Only took 15mgs of codeine today. Tuesday afternoon/evening I took
45mg (I took 0.05mg of buprenorphine Tuesday morning) and Wednesday I took 75mg.

May need another 15mgs when I get home, but if the olanzapine and temazepam knocks me out and I don't have RLS I'll wait till I'm clucking.

A little alcohol earlier, but I'm pretty sober now (well from alcohol)

So let's hope the olanzapine, Temazepam and weed (latter when I'm home) knocks me out.

❤️ 10th September 2017 - Journal

Well on Friday we finished up the coke I had ordered and N purchased more, as well as some MDMA. We banged up the coke (with N clearly saving himself some extra for later... as he banged up MD and we never bang up MD, we do it rectally).

Anyway I wa finally out of sleeping tablets, son naturally had rebound insomnia. The next day after MD you generally feel like shit. Add no sleep and I felt horrendous. 

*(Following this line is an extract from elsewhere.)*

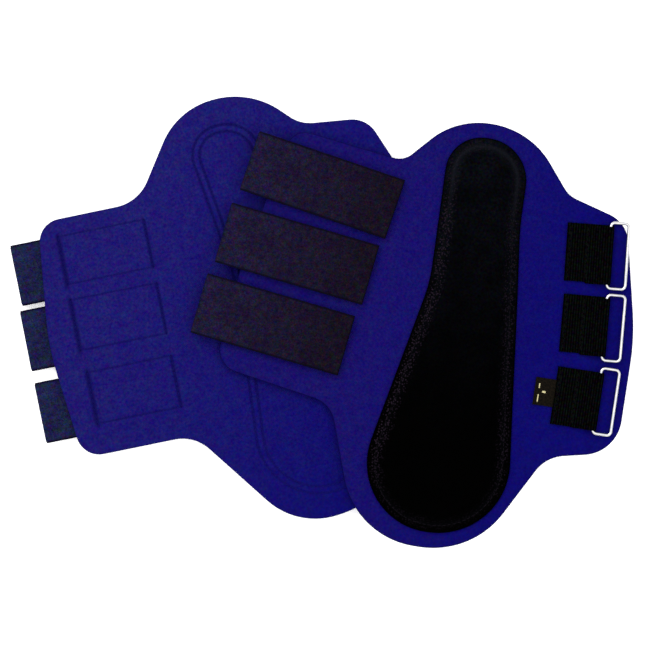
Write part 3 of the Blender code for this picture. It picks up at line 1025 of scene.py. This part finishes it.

I saw my fathers work van around 4.30pm after all my viewings (which I'm sure went terrible due to my exhaustion and the house not being perfect), and I finally crashed on the sofa.

When I woke later I was clearly not being watched, so they obviously buggered off. The extension on the Asian family's house had the light off too, which is where I expect they hide out. 

Anyway, got some sleepers and had a great nights sleep. 

Woke up this morning and noticed I was achy... and no matter how much Ritalin I took, I couldn't wake up. Stayed crashed on the sofa.. then at 2pm I remembered I only took 2mgs of subbie yesterday rather than 4mgs (we have banged up b recently, so my tolerance is high again). Noticed I was gettting hot sweats too... so went and took some.

I'm awake now! Yay! 

But most of the day has been wasted... we needed to go shopping. 

I hate the way opiate withdrawal manifests so differently from day to day. It never starts the same. You might get the shits one day, anxiety the next and like today, you might just feel tired.

I would be on a lower amount if it wasn't for all the anxiety my family cause. I know I end up taking more because my anxiety and I assume I need it.

Although last week was bad drugs wise, I wasn't abused too much. Bar them making me and Nie paranoid, I was generally left alone. 

Fingers crossed I can get one of those jobs. Then I can move to a new property in the commuter belt around London.

Otherwise role on my shares being sold and the money in my account. 

Right, I need to go... must get ready and go bleeding shopping.